Mary Joan was entertaining her granddaughter Toni when we got there. Her husband and brother-in-law were there, as well. Toni was very happy to meet her older, second cousin Zachary for the first time.
Toni's mother, my niece Lisa, did come by after awhile so we were happy to be able to see her, too, as well as newest addition baby Jack. Jack is at the age where he enjoys playing musical adults. That's the game where you reach for an adult to be held, then immediately reach for another.
Calvin showed off his custom model car collection, which fascinated both Michael and Zach; and Mary Joan explained where the various examples of her souvenir Frisbees came from. ("They don't sell them anymore," she explained. "The souvenir shops kept finding them on their rooftops.")
After a bit we left and met Mikey at his home, where we transferred into his truck. Mikey works for the St. Augustine Record, the local newspaper, as a printer—though his job is in its last week, as the printing operation has been moved to Jacksonville. There were perks to that job besides a paycheck—not least of which is access to local tourism promotions. So Mikey was able to take us for free to the Alligator Farm.
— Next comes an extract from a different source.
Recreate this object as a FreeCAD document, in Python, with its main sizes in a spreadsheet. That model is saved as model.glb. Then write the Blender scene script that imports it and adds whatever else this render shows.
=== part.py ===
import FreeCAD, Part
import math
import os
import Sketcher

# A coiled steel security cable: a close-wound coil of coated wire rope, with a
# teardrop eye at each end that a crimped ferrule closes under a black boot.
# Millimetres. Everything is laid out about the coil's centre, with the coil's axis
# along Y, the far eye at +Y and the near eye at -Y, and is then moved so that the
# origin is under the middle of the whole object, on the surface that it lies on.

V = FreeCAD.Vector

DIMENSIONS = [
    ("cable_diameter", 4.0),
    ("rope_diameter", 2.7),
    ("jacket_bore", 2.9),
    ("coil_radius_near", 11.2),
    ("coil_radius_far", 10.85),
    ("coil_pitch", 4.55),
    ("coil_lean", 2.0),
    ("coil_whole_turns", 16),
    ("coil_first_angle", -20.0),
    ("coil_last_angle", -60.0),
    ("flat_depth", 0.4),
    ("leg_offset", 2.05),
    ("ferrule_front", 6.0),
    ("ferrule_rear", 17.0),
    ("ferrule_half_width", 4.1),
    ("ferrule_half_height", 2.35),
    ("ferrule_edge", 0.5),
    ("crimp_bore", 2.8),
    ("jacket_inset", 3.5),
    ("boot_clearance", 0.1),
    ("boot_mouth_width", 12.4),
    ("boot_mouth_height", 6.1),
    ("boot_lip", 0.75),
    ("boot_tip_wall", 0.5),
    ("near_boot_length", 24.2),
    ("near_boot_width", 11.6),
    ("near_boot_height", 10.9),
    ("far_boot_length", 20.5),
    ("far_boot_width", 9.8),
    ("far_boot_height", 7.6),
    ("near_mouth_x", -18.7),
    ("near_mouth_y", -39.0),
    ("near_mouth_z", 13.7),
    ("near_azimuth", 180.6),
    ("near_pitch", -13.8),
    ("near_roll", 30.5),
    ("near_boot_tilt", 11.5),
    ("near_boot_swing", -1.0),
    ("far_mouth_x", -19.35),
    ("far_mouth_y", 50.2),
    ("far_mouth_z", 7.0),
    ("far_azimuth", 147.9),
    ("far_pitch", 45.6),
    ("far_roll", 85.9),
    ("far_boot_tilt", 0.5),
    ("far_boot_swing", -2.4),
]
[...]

The Alligator Farm has been a fixture in St. Augustine tourism since the days in the late 1800s when Henry Flagler's Florida East Coast Railway first provided Yankees with an easy way to come down here and visit. When I was a kid, locals could go for free and even visitors only paid a couple of dollars a head to visit. Now it costs $11 for kids and twice that for adults. On the other hand, it's been years since any five-year-olds fell into the alligator pit and were eaten alive. So there is that.
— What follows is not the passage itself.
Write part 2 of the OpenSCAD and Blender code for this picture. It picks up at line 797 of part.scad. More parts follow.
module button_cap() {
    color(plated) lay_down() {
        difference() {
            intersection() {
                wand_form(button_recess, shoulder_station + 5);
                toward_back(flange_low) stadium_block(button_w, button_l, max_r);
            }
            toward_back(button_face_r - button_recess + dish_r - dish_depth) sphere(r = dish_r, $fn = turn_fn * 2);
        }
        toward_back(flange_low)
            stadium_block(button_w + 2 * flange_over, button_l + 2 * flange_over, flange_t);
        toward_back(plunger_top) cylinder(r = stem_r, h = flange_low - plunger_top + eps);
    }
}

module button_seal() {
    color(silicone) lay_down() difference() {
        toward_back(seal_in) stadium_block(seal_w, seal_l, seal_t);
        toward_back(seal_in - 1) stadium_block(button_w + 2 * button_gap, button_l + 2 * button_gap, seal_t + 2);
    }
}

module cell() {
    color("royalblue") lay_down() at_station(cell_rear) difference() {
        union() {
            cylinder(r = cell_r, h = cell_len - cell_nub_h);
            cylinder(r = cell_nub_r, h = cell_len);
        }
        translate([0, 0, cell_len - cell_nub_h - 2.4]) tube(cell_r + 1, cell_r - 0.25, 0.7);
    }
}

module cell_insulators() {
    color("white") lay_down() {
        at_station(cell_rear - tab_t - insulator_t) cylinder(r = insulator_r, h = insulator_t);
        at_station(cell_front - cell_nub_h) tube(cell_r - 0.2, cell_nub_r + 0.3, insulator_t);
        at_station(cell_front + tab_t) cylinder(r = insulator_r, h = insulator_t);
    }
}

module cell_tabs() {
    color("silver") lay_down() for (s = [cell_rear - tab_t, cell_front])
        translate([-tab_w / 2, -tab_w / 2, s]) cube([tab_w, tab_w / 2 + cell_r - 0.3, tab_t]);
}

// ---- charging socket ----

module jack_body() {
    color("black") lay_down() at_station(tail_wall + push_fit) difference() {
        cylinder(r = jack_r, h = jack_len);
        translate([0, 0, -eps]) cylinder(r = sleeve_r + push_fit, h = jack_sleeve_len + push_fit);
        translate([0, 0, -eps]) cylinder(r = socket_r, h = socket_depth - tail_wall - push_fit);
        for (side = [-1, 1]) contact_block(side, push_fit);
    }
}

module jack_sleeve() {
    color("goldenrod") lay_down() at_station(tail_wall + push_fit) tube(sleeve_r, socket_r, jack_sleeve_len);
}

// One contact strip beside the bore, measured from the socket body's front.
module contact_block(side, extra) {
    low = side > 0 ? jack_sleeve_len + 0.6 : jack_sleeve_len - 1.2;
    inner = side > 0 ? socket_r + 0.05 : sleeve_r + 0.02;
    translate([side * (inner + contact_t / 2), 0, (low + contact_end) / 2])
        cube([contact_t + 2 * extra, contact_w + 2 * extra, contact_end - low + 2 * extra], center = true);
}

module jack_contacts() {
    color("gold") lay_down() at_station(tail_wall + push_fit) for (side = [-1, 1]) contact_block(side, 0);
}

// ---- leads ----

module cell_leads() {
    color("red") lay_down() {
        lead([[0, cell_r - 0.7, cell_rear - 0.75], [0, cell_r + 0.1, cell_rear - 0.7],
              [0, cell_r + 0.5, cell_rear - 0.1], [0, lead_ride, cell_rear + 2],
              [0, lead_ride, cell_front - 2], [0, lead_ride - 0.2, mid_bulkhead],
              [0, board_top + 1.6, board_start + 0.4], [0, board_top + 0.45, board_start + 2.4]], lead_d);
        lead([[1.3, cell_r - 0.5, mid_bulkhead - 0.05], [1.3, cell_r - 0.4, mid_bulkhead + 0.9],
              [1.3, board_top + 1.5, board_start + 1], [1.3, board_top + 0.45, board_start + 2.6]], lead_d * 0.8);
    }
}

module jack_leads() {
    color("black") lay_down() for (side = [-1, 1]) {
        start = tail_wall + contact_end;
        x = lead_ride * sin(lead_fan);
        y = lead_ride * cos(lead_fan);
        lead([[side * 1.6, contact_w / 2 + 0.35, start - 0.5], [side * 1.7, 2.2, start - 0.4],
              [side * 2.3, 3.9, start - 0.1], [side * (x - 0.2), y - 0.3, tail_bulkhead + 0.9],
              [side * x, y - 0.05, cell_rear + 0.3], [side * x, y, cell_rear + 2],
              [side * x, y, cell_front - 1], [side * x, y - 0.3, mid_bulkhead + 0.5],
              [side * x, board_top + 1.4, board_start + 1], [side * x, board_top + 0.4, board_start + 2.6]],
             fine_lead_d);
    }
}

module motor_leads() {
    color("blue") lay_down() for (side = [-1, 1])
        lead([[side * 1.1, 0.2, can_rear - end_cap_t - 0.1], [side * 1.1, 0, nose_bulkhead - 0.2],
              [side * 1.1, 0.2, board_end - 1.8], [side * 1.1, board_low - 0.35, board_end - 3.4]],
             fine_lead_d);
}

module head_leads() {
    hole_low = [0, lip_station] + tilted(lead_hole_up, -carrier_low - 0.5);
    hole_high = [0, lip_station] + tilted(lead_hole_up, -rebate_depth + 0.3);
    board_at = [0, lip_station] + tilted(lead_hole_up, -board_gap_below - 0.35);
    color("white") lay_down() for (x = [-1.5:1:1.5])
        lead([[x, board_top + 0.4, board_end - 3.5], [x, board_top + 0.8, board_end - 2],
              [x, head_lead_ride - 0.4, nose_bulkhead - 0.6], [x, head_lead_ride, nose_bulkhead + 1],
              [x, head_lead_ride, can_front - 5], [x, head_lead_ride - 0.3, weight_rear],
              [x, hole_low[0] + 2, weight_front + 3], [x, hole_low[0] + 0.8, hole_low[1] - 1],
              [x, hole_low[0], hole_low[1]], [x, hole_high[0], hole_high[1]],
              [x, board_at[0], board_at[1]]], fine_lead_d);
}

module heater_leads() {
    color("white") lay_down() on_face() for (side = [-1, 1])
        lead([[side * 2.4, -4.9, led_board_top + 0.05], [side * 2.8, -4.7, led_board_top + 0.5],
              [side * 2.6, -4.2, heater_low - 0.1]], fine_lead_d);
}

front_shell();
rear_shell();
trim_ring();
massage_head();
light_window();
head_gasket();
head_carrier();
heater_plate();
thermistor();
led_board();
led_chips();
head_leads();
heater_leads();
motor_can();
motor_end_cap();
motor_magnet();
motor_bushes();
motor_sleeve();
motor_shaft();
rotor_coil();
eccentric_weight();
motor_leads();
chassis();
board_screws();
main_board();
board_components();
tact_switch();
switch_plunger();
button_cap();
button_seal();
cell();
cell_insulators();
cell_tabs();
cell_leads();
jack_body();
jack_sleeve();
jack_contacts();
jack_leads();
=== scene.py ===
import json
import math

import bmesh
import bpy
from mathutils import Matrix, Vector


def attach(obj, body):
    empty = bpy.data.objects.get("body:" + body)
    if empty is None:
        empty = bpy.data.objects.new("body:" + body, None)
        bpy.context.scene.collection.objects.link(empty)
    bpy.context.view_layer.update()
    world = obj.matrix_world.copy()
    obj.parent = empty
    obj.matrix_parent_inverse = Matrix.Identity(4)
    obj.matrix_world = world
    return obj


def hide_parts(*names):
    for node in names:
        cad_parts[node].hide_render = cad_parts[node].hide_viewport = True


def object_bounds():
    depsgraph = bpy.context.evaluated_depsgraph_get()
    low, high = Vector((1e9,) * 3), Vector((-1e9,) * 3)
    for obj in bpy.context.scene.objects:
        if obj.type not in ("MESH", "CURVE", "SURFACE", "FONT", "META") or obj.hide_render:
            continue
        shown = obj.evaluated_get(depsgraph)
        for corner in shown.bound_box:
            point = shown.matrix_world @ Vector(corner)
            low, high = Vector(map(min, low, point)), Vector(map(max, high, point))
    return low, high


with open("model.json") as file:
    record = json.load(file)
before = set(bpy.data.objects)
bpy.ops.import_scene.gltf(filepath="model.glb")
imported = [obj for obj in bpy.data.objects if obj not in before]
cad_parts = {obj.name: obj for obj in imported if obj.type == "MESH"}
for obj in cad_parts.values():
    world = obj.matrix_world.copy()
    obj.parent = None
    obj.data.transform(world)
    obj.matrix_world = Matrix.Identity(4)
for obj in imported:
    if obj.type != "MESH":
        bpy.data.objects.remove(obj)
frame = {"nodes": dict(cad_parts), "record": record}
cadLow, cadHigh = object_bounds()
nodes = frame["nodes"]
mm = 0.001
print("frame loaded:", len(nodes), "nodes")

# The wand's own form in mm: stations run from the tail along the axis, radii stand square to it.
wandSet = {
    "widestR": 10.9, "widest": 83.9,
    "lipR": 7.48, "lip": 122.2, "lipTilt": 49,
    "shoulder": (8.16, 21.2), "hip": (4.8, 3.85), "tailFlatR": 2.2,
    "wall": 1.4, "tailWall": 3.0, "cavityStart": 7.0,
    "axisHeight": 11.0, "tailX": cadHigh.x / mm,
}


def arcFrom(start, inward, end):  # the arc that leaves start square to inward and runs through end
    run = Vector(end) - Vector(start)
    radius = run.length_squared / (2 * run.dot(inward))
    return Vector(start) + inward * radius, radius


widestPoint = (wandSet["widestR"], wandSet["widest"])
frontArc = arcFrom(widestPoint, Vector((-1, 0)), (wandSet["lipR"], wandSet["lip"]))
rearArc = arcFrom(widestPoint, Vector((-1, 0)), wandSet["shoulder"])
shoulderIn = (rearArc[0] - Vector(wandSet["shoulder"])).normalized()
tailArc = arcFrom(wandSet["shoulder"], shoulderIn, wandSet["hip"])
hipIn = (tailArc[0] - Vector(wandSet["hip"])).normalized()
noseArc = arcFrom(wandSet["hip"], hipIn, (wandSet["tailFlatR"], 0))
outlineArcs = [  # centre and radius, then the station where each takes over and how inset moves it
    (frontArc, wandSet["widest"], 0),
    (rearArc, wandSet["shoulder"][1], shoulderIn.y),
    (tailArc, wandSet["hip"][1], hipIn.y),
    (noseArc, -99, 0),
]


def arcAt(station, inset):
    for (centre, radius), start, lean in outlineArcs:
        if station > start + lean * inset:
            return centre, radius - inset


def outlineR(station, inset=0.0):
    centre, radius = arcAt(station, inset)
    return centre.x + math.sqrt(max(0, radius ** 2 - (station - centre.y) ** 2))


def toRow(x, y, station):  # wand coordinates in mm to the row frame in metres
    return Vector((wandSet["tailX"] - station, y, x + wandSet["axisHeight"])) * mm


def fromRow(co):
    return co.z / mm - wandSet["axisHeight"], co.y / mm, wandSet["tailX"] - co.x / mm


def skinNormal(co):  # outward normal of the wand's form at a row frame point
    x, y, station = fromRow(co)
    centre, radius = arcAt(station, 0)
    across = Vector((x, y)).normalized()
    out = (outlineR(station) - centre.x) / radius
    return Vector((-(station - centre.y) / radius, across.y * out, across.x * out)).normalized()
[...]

In addition to alligators, the Alligator Farm also houses crocodiles and caimans. Collectively, such animals are called "crocodilians" and the Farm has them from every country.
There are also a number of birds. Most of them are species native to Florida that make their home here simply because it's an ideal environment for them. But some, like the Marabou Stork, are exotics brought for their ability to attract tourists.
The Marabou Stork is startlingly unattractive. From the top of its balding head to the bottom of its excrement-covered feet, it's hard to imagine any adolescent Marabou Stork gushing to its friends about how cute its new mate is.
And yet, the Marabou Stork on exhibit did have one endearing quality: It seemed as interested in us as we were in it. It stood in front of the window that protects it from too-enthusiastic tourists and simply gazed at us the entire time we were there.
By the way, that growth hanging from under its beak is an air sack which it inflates in order to look more attractive. There's another on the back of its neck as well. Unfortunately, neither does the trick.
Fortunately, there are parrots and macaws hanging around to more than offset the aesthetically-challenged marabous.
If things are moving too fast for you, you might want to ride a giant tortoise. They used to allow people to do that at the Alligator Farm; I remember that as being a mild thrill when I was a kid. Of course, you had to get on one that was moving already, since they didn't tend to respond to yells of "giddy up". But it turns out this was bad for the tortoises; they live a long time (even longer than Dick Clark) and many of the tortoises living here still bear the indentations of former riders.
Alligators enjoy spending time in and under water, especially the really big ones. A special tank lets visitors see them as they hold their breaths, which, because of their size, is more fun than it sounds.
One of the Alligator Farm's prize exhibits is a monitor lizard. These things, which come from Asia, are particularly large and vicious. But they are also kind of pretty, in a reptilian sort of way.
In the rookery were many birds—mostly local, as I said—raising their babies. These nests are cleverly located directly above the alligators, so any chicks that fall out of the nest are no longer their parents' problem. As a parent with adult children living at home, I have mixed feelings about this arrangement. Of course, my kids are contributing to the household, both financially and in helping keep things clean and organized. I see no evidence of either behavior in birds.
Of course, with all this avian activity around, it was inevitable that someone would be hit by a bird bomb. And, since Michael was around, it was inevitable that he be the target.
Luckily this happened about the time we'd decided to leave anyway. But Mikey insisted that Michael either remove his soiled shirt, or ride home in the back of the truck.
Michael chose to remove his shirt. And, since we were in Florida, that only meant that he was appropriately dressed to receive visitors.